To do
Using the data below, return the stretch from the line that contains "# ---- assembly" through the line that contains "frame = import_model()", both included, exactly as it stands and nothing beyond it.

-- START Given data --

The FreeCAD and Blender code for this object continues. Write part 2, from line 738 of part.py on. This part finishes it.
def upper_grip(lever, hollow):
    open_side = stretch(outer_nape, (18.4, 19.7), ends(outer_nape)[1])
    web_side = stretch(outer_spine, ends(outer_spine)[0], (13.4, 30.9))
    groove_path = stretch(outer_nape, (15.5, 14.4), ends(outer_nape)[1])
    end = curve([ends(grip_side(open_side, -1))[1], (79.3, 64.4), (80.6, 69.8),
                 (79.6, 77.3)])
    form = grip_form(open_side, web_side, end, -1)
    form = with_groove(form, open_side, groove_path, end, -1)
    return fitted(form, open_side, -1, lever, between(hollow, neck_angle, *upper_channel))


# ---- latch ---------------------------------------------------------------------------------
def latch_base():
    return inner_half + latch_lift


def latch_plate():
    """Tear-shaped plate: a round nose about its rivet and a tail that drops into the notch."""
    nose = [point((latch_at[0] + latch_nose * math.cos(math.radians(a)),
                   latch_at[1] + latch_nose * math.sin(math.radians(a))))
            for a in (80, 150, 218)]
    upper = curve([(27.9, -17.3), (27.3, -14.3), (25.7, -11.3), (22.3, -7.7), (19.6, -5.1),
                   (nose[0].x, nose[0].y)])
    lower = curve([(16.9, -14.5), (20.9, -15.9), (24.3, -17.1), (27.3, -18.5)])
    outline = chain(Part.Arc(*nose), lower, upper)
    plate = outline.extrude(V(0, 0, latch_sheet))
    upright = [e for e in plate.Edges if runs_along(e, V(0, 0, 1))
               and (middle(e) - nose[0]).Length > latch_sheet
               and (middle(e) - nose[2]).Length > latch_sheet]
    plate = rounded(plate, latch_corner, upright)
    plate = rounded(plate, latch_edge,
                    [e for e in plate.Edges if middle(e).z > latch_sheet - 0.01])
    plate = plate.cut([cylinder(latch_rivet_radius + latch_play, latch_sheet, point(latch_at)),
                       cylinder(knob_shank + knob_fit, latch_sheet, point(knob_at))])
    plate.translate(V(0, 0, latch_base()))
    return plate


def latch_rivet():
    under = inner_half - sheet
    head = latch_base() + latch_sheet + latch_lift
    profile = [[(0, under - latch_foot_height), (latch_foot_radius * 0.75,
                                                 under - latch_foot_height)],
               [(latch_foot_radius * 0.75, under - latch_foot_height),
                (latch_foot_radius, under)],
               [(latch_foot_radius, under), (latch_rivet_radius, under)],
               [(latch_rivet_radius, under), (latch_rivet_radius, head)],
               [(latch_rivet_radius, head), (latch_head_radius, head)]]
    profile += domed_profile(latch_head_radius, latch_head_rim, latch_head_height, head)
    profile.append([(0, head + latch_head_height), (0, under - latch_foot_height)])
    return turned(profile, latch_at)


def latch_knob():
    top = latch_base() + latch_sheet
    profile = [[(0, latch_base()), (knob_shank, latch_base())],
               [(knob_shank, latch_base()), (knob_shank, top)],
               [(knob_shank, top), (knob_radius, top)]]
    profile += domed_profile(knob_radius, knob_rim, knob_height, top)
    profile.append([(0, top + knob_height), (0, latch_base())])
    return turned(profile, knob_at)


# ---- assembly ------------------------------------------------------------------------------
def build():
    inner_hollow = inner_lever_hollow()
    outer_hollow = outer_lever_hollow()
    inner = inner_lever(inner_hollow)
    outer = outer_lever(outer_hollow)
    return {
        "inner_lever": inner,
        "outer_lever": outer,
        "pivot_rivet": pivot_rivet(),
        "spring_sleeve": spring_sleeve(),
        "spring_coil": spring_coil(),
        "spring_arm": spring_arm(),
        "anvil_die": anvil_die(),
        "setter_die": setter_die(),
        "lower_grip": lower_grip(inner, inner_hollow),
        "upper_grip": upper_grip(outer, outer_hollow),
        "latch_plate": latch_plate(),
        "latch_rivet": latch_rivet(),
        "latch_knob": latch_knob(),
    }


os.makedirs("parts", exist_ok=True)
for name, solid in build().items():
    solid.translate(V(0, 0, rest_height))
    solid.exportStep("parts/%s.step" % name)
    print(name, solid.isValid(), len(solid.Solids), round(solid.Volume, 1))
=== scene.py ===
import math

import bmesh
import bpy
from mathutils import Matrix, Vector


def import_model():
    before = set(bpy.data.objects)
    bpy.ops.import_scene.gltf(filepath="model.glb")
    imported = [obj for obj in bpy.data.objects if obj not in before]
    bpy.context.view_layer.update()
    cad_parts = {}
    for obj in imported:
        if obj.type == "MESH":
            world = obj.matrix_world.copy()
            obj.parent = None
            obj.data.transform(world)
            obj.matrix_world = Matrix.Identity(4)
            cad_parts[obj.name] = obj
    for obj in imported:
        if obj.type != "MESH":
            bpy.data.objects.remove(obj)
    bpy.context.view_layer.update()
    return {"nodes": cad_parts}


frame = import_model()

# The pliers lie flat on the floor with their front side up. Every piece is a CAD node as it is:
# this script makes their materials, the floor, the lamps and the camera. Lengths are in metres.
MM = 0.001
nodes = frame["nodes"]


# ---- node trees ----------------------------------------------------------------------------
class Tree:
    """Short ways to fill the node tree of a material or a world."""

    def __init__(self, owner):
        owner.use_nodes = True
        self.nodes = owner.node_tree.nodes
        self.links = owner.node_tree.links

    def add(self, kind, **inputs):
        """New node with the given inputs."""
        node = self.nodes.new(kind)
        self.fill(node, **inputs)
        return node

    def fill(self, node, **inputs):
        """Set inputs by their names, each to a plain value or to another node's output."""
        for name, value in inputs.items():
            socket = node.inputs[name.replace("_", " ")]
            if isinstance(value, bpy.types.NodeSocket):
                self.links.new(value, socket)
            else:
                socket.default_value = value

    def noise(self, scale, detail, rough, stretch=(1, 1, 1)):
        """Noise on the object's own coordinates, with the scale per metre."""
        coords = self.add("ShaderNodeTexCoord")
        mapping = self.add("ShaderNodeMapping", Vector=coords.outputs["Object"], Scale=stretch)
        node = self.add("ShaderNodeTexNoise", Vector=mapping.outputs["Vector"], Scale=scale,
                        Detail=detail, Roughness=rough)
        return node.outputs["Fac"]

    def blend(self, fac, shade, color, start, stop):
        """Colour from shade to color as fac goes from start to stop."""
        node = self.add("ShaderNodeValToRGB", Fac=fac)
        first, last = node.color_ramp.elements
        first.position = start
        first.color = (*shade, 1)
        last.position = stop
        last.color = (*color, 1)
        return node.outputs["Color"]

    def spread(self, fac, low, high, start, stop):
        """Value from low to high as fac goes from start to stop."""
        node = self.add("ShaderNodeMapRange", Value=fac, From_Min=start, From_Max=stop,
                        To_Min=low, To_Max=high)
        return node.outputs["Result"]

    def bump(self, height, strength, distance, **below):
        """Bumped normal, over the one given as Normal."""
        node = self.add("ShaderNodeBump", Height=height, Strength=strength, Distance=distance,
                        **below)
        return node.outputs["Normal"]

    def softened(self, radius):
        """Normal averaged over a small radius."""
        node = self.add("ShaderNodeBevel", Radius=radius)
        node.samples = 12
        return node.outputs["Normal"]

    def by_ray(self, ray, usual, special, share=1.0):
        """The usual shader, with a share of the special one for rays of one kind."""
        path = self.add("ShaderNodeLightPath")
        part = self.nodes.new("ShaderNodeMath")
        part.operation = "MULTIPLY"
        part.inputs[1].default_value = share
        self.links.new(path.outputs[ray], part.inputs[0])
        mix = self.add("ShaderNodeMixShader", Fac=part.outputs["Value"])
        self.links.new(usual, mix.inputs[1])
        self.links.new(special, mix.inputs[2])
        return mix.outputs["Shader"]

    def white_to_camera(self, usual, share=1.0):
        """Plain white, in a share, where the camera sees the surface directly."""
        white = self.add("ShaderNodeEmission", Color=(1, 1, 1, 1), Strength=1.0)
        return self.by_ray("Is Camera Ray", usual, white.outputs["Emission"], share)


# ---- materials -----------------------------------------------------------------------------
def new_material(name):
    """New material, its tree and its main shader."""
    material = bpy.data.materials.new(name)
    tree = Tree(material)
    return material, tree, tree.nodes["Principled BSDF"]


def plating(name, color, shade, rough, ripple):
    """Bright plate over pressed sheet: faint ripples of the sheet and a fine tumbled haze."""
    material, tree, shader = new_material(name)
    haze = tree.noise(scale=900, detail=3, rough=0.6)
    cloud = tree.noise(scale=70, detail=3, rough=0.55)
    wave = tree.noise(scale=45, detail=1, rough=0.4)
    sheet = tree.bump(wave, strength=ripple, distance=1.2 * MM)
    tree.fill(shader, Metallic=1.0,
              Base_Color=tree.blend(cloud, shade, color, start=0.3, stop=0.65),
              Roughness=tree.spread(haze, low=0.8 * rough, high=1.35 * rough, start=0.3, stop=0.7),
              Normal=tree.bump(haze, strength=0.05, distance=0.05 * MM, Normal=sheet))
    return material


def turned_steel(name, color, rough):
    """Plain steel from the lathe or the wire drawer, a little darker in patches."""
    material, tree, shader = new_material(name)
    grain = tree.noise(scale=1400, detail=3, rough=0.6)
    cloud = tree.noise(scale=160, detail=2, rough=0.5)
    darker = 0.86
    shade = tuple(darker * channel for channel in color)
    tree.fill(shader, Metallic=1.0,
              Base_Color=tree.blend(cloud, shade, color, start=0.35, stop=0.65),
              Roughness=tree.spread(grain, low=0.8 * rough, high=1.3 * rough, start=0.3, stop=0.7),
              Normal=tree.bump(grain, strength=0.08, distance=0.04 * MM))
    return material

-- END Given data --

Answer in full
# ---- assembly ------------------------------------------------------------------------------
def build():
    inner_hollow = inner_lever_hollow()
    outer_hollow = outer_lever_hollow()
    inner = inner_lever(inner_hollow)
    outer = outer_lever(outer_hollow)
    return {
        "inner_lever": inner,
        "outer_lever": outer,
        "pivot_rivet": pivot_rivet(),
        "spring_sleeve": spring_sleeve(),
        "spring_coil": spring_coil(),
        "spring_arm": spring_arm(),
        "anvil_die": anvil_die(),
        "setter_die": setter_die(),
        "lower_grip": lower_grip(inner, inner_hollow),
        "upper_grip": upper_grip(outer, outer_hollow),
        "latch_plate": latch_plate(),
        "latch_rivet": latch_rivet(),
        "latch_knob": latch_knob(),
    }


os.makedirs("parts", exist_ok=True)
for name, solid in build().items():
    solid.translate(V(0, 0, rest_height))
    solid.exportStep("parts/%s.step" % name)
    print(name, solid.isValid(), len(solid.Solids), round(solid.Volume, 1))
=== scene.py ===
import math

import bmesh
import bpy
from mathutils import Matrix, Vector


def import_model():
    before = set(bpy.data.objects)
    bpy.ops.import_scene.gltf(filepath="model.glb")
    imported = [obj for obj in bpy.data.objects if obj not in before]
    bpy.context.view_layer.update()
    cad_parts = {}
    for obj in imported:
        if obj.type == "MESH":
            world = obj.matrix_world.copy()
            obj.parent = None
            obj.data.transform(world)
            obj.matrix_world = Matrix.Identity(4)
            cad_parts[obj.name] = obj
    for obj in imported:
        if obj.type != "MESH":
            bpy.data.objects.remove(obj)
    bpy.context.view_layer.update()
    return {"nodes": cad_parts}


frame = import_model()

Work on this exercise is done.